Best 4K: Reolink RLC-810A (about £50-60)
PoE (power over ethernet) wired camera. 4K resolution at a budget price, but requires ethernet cable installation. H.265 compression, local NVR recording. The best value 4K camera for those willing to run cables. Available at Amazon UK and direct from Reolink.
Frequently Asked Questions
Is 1080p good enough for a security camera in 2026? For indoor use at short distances (baby monitors, pet cameras, home offices), 1080p is still adequate.

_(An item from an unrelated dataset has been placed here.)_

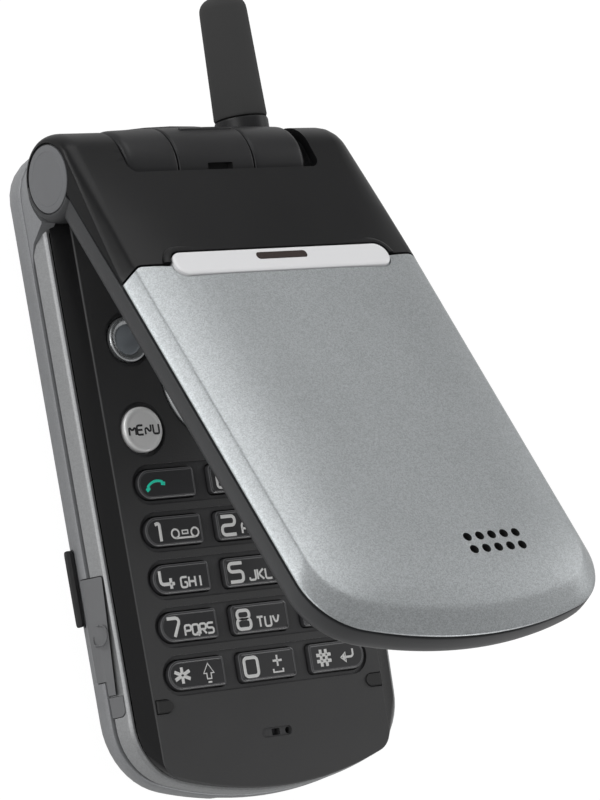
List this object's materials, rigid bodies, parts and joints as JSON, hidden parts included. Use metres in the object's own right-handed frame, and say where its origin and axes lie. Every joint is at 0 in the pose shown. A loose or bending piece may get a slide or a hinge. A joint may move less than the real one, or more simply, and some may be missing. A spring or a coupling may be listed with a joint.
{
  "type": "clamshell telephone",
  "caption": "Clamshell mobile telephone with a stub antenna, a hinged lid, a turning camera in the hinge, press keys and a removable battery pack.",
  "frame": {"origin": "middle of the flat back, on the surface that the phone lies on", "axes": "+Z out of the keypad, +Y along the base towards the antenna, +X to the right of the keypad"},
  "size_m": [0.051, 0.1118, 0.0606],
  "materials": {
    "rear_shell": "satin blue-grey moulding",
    "battery_cover": "satin blue-grey moulding",
    "silver_band": "silver paint",
    "black_case": "fine textured black",
    "circuit_board": "solder mask",
    "tin_plate": "tinned sheet",
    "silicone": "milky silicone",
    "sound_parts": "pressed metal",
    "connector_plastic": "black moulding",
    "antenna_sleeve": "soft black overmould",
    "brass_insert": "turned",
    "steel": "turned",
    "rubber_stops": "matt",
    "lid_black": "fine textured soft black",
    "silver_plate": "metallic silver paint",
    "bright_bar": "bright silver",
    "indicator_window": "dark tinted",
    "inner_shell": "dark grey satin",
    "display_window": "dark tinted window",
    "display_unit": "panel",
    "hinge_cap": "satin grey",
    "flex_film": "polyimide film",
    "camera_housing": "fine textured black",
    "camera_glass": "coated",
    "camera_unit": "black",
    "black_button": "satin black",
    "socket_door": "grey rubber",
    "nav_silver": "silver",
    "ok_silver": "silver",
    "soft_key_silver": "silver with clear dome",
    "menu_white": "pearl white silver",
    "key_dark": "dark translucent caps"
  },
  "bodies": {
    "base": {"rear_case": "rear_shell", "side_band": "silver_band", "key_fascia": "black_case", "hinge_housing": "black_case", "battery_pack": "battery_cover", "main_board": "circuit_board", "shield_cans": "tin_plate", "keypad_mat": "silicone", "microphone": "sound_parts", "system_connector": "connector_plastic", "headset_jack": "connector_plastic", "sim_holder": "tin_plate", "vibration_motor": "sound_parts", "antenna_stub": "antenna_sleeve", "antenna_ferrule": "brass_insert", "case_screws": "steel", "panel_bumpers": "rubber_stops", "hinge_pin": "steel", "door_anchor": "socket_door"},
    "lid": {"lid_cover": "lid_black", "lid_plate": "silver_plate", "lid_bar": "bright_bar", "indicator_lens": "indicator_window", "lid_shell": "inner_shell", "display_glass": "display_window", "display_module": "display_unit", "receiver": "sound_parts", "loudspeaker": "sound_parts", "hinge_caps": "hinge_cap", "hinge_module": "steel", "lid_pads": "rubber_stops", "lid_screws": "steel", "flex_cable": "flex_film"},
    "camera": {"camera_barrel": "camera_housing", "camera_window": "camera_glass", "camera_module": "camera_unit"},
    "battery_latch": {"battery_latch": "black_button"},
    "side_key": {"side_key": "black_button"},
    "headset_door": {"headset_door": "socket_door"},
    "nav_ring": {"nav_ring": "nav_silver"},
    "ok_key": {"ok_key": "ok_silver"},
    "soft_key_left": {"soft_key_left": "soft_key_silver"},
    "soft_key_right": {"soft_key_right": "soft_key_silver"},
    "menu_key": {"menu_key": "menu_white"},
    "clear_key": {"clear_key": "menu_white"},
    "key_call": {"key_call": "key_dark"},
    "key_mid": {"key_mid": "key_dark"},
    "key_end": {"key_end": "key_dark"},
    "key_1": {"key_1": "key_dark"},
    "key_2": {"key_2": "key_dark"},
    "key_3": {"key_3": "key_dark"},
    "key_4": {"key_4": "key_dark"},
    "key_5": {"key_5": "key_dark"},
    "key_6": {"key_6": "key_dark"},
    "key_7": {"key_7": "key_dark"},
    "key_8": {"key_8": "key_dark"},
    "key_9": {"key_9": "key_dark"},
    "key_star": {"key_star": "key_dark"},
    "key_0": {"key_0": "key_dark"},
    "key_hash": {"key_hash": "key_dark"}
  },
  "joints": [
    {"name": "lid_hinge", "type": "hinge", "parent": "base", "child": "lid", "pos_m": [0, 0.04, 0.0158], "axis": [-1, 0, 0], "range_deg": [-30.5, 119.5]},
    {"name": "camera_turn", "type": "hinge", "parent": "base", "child": "camera", "pos_m": [0, 0.04, 0.0158], "axis": [1, 0, 0], "range_deg": [0, 180]},
    {"name": "latch_slide", "type": "slide", "parent": "base", "child": "battery_latch", "axis": [0, 1, 0], "range_m": [0, 0.0018], "stiffness_N_per_m": 500},
    {"name": "side_key_press", "type": "slide", "parent": "base", "child": "side_key", "axis": [1, 0, 0], "range_m": [0, 0.0004], "stiffness_N_per_m": 1000},
    {"name": "headset_door_hinge", "type": "hinge", "parent": "base", "child": "headset_door", "pos_m": [-0.02368, -0.0282, 0.0073], "axis": [0, 0, 1], "range_deg": [0, 100]},
    {"name": "nav_rock", "type": "hinge", "parent": "base", "child": "nav_ring", "pos_m": [0, 0.0131, 0.0106], "axis": [1, 0, 0], "range_deg": [-2.5, 2.5], "stiffness_Nm_per_rad": 0.1},
    {"name": "ok_press", "type": "slide", "parent": "base", "child": "ok_key", "axis": [0, 0, -1], "range_m": [0, 0.0005], "stiffness_N_per_m": 1000},
    {"name": "soft_key_left_press", "type": "slide", "parent": "base", "child": "soft_key_left", "axis": [0, 0, -1], "range_m": [0, 0.0005], "stiffness_N_per_m": 1000},
    {"name": "soft_key_right_press", "type": "slide", "parent": "base", "child": "soft_key_right", "axis": [0, 0, -1], "range_m": [0, 0.0005], "stiffness_N_per_m": 1000},
    {"name": "menu_key_press", "type": "slide", "parent": "base", "child": "menu_key", "axis": [0, 0, -1], "range_m": [0, 0.0005], "stiffness_N_per_m": 1000},
    {"name": "clear_key_press", "type": "slide", "parent": "base", "child": "clear_key", "axis": [0, 0, -1], "range_m": [0, 0.0005], "stiffness_N_per_m": 1000},
    {"name": "key_call_press", "type": "slide", "parent": "base", "child": "key_call", "axis": [0, 0, -1], "range_m": [0, 0.0005], "stiffness_N_per_m": 1000},
    {"name": "key_mid_press", "type": "slide", "parent": "base", "child": "key_mid", "axis": [0, 0, -1], "range_m": [0, 0.0005], "stiffness_N_per_m": 1000},
    {"name": "key_end_press", "type": "slide", "parent": "base", "child": "key_end", "axis": [0, 0, -1], "range_m": [0, 0.0005], "stiffness_N_per_m": 1000},
    {"name": "key_1_press", "type": "slide", "parent": "base", "child": "key_1", "axis": [0, 0, -1], "range_m": [0, 0.0005], "stiffness_N_per_m": 1000},
    {"name": "key_2_press", "type": "slide", "parent": "base", "child": "key_2", "axis": [0, 0, -1], "range_m": [0, 0.0005], "stiffness_N_per_m": 1000},
    {"name": "key_3_press", "type": "slide", "parent": "base", "child": "key_3", "axis": [0, 0, -1], "range_m": [0, 0.0005], "stiffness_N_per_m": 1000},
    {"name": "key_4_press", "type": "slide", "parent": "base", "child": "key_4", "axis": [0, 0, -1], "range_m": [0, 0.0005], "stiffness_N_per_m": 1000},
    {"name": "key_5_press", "type": "slide", "parent": "base", "child": "key_5", "axis": [0, 0, -1], "range_m": [0, 0.0005], "stiffness_N_per_m": 1000},
    {"name": "key_6_press", "type": "slide", "parent": "base", "child": "key_6", "axis": [0, 0, -1], "range_m": [0, 0.0005], "stiffness_N_per_m": 1000},
    {"name": "key_7_press", "type": "slide", "parent": "base", "child": "key_7", "axis": [0, 0, -1], "range_m": [0, 0.0005], "stiffness_N_per_m": 1000},
    {"name": "key_8_press", "type": "slide", "parent": "base", "child": "key_8", "axis": [0, 0, -1], "range_m": [0, 0.0005], "stiffness_N_per_m": 1000},
    {"name": "key_9_press", "type": "slide", "parent": "base", "child": "key_9", "axis": [0, 0, -1], "range_m": [0, 0.0005], "stiffness_N_per_m": 1000},
    {"name": "key_star_press", "type": "slide", "parent": "base", "child": "key_star", "axis": [0, 0, -1], "range_m": [0, 0.0005], "stiffness_N_per_m": 1000},
    {"name": "key_0_press", "type": "slide", "parent": "base", "child": "key_0", "axis": [0, 0, -1], "range_m": [0, 0.0005], "stiffness_N_per_m": 1000},
    {"name": "key_hash_press", "type": "slide", "parent": "base", "child": "key_hash", "axis": [0, 0, -1], "range_m": [0, 0.0005], "stiffness_N_per_m": 1000}
  ]
}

For outdoor cameras where identification at distance matters — driveways, front gardens, entry points — 2K is now the practical minimum. 1080p outdoor cameras struggle with facial detail beyond 5 metres and cannot reliably read number plates at typical driveway distances.
Does higher resolution use more internet bandwidth? Yes. A 1080p camera uses 2-4 Mbps for cloud streaming; 2K uses 4-6 Mbps; 4K uses 8-15 Mbps. Multiple 4K cameras streaming simultaneously can saturate a typical UK broadband upload connection. Local recording (microSD or NVR) avoids bandwidth concerns entirely.
Can I read number plates with a 2K camera? Yes, at distances up to 5-8 metres in reasonable lighting. For reliable number plate capture at 10+ metres or in poor lighting, 4K is recommended. Camera angle matters too — a head-on view is clearer than a steep side angle regardless of resolution.
What resolution do police need for CCTV evidence? UK police can use footage from any resolution, but higher resolution increases the chance of identification leading to prosecution. 2K or above gives the best chance of usable facial and number plate evidence. The key factors are resolution, frame rate (at least 15fps), and adequate lighting.
Is 4K overkill for a home security camera? For most UK homes with typical front gardens under 10 metres, 4K provides marginal improvement over 2K. The extra storage and bandwidth costs are ongoing. 4K is worth it for larger properties, long driveways, or when forensic-quality footage is specifically needed. For typical home use, 2K is the better value.